■ **PROBLEM DETAILS**: Write the material out again exactly.

■ **GIVEN MATERIAL**:

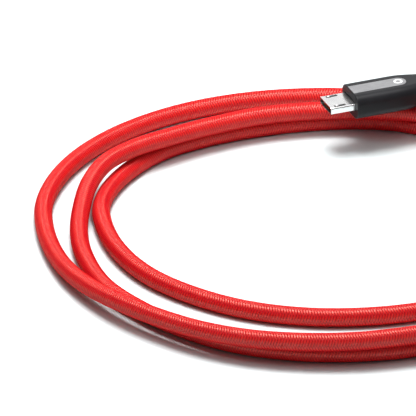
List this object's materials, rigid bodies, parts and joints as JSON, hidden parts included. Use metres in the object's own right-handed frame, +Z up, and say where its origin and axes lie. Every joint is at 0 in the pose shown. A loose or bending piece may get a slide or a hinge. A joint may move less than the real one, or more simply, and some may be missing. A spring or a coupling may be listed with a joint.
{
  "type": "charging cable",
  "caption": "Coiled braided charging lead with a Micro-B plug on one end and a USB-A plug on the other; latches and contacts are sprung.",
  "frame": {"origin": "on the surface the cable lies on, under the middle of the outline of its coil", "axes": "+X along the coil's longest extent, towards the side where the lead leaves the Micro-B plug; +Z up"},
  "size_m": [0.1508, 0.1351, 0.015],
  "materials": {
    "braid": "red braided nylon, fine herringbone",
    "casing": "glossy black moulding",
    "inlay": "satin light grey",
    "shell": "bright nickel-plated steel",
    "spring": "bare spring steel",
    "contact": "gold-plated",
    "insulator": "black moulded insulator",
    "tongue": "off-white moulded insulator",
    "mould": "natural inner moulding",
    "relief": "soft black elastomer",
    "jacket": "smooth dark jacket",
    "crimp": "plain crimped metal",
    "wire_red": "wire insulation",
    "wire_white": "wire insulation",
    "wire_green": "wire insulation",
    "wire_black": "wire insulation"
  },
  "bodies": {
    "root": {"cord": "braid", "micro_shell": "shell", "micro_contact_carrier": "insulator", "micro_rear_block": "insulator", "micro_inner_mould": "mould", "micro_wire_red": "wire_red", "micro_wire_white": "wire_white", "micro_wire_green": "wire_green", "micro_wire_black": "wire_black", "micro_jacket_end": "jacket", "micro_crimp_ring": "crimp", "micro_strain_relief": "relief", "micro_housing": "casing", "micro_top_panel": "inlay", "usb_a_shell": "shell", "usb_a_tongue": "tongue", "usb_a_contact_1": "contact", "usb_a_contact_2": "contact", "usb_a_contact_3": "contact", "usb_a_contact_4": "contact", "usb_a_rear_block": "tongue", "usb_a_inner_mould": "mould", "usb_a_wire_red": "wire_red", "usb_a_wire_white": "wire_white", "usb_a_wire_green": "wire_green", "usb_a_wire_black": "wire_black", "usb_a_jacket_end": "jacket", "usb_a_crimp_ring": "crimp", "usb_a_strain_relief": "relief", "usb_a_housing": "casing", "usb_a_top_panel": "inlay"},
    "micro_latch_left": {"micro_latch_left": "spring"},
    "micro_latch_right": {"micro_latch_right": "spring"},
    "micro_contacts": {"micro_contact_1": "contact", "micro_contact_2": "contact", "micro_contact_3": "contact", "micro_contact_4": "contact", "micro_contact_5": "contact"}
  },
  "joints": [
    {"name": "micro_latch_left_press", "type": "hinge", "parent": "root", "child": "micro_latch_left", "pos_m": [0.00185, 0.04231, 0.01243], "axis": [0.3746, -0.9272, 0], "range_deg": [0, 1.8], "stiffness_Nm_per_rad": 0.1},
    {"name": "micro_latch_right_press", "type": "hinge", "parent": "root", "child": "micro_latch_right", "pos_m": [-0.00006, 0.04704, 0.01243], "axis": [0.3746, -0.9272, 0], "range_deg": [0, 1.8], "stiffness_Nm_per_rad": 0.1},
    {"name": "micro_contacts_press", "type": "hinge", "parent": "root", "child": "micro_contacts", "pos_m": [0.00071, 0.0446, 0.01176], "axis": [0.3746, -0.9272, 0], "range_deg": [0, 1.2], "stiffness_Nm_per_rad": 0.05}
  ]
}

■ **THE SOLUTION**:
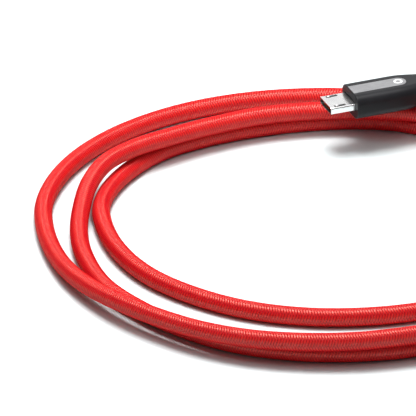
List this object's materials, rigid bodies, parts and joints as JSON, hidden parts included. Use metres in the object's own right-handed frame, +Z up, and say where its origin and axes lie. Every joint is at 0 in the pose shown. A loose or bending piece may get a slide or a hinge. A joint may move less than the real one, or more simply, and some may be missing. A spring or a coupling may be listed with a joint.
{
  "type": "charging cable",
  "caption": "Coiled braided charging lead with a Micro-B plug on one end and a USB-A plug on the other; latches and contacts are sprung.",
  "frame": {"origin": "on the surface the cable lies on, under the middle of the outline of its coil", "axes": "+X along the coil's longest extent, towards the side where the lead leaves the Micro-B plug; +Z up"},
  "size_m": [0.1508, 0.1351, 0.015],
  "materials": {
    "braid": "red braided nylon, fine herringbone",
    "casing": "glossy black moulding",
    "inlay": "satin light grey",
    "shell": "bright nickel-plated steel",
    "spring": "bare spring steel",
    "contact": "gold-plated",
    "insulator": "black moulded insulator",
    "tongue": "off-white moulded insulator",
    "mould": "natural inner moulding",
    "relief": "soft black elastomer",
    "jacket": "smooth dark jacket",
    "crimp": "plain crimped metal",
    "wire_red": "wire insulation",
    "wire_white": "wire insulation",
    "wire_green": "wire insulation",
    "wire_black": "wire insulation"
  },
  "bodies": {
    "root": {"cord": "braid", "micro_shell": "shell", "micro_contact_carrier": "insulator", "micro_rear_block": "insulator", "micro_inner_mould": "mould", "micro_wire_red": "wire_red", "micro_wire_white": "wire_white", "micro_wire_green": "wire_green", "micro_wire_black": "wire_black", "micro_jacket_end": "jacket", "micro_crimp_ring": "crimp", "micro_strain_relief": "relief", "micro_housing": "casing", "micro_top_panel": "inlay", "usb_a_shell": "shell", "usb_a_tongue": "tongue", "usb_a_contact_1": "contact", "usb_a_contact_2": "contact", "usb_a_contact_3": "contact", "usb_a_contact_4": "contact", "usb_a_rear_block": "tongue", "usb_a_inner_mould": "mould", "usb_a_wire_red": "wire_red", "usb_a_wire_white": "wire_white", "usb_a_wire_green": "wire_green", "usb_a_wire_black": "wire_black", "usb_a_jacket_end": "jacket", "usb_a_crimp_ring": "crimp", "usb_a_strain_relief": "relief", "usb_a_housing": "casing", "usb_a_top_panel": "inlay"},
    "micro_latch_left": {"micro_latch_left": "spring"},
    "micro_latch_right": {"micro_latch_right": "spring"},
    "micro_contacts": {"micro_contact_1": "contact", "micro_contact_2": "contact", "micro_contact_3": "contact", "micro_contact_4": "contact", "micro_contact_5": "contact"}
  },
  "joints": [
    {"name": "micro_latch_left_press", "type": "hinge", "parent": "root", "child": "micro_latch_left", "pos_m": [0.00185, 0.04231, 0.01243], "axis": [0.3746, -0.9272, 0], "range_deg": [0, 1.8], "stiffness_Nm_per_rad": 0.1},
    {"name": "micro_latch_right_press", "type": "hinge", "parent": "root", "child": "micro_latch_right", "pos_m": [-0.00006, 0.04704, 0.01243], "axis": [0.3746, -0.9272, 0], "range_deg": [0, 1.8], "stiffness_Nm_per_rad": 0.1},
    {"name": "micro_contacts_press", "type": "hinge", "parent": "root", "child": "micro_contacts", "pos_m": [0.00071, 0.0446, 0.01176], "axis": [0.3746, -0.9272, 0], "range_deg": [0, 1.2], "stiffness_Nm_per_rad": 0.05}
  ]
}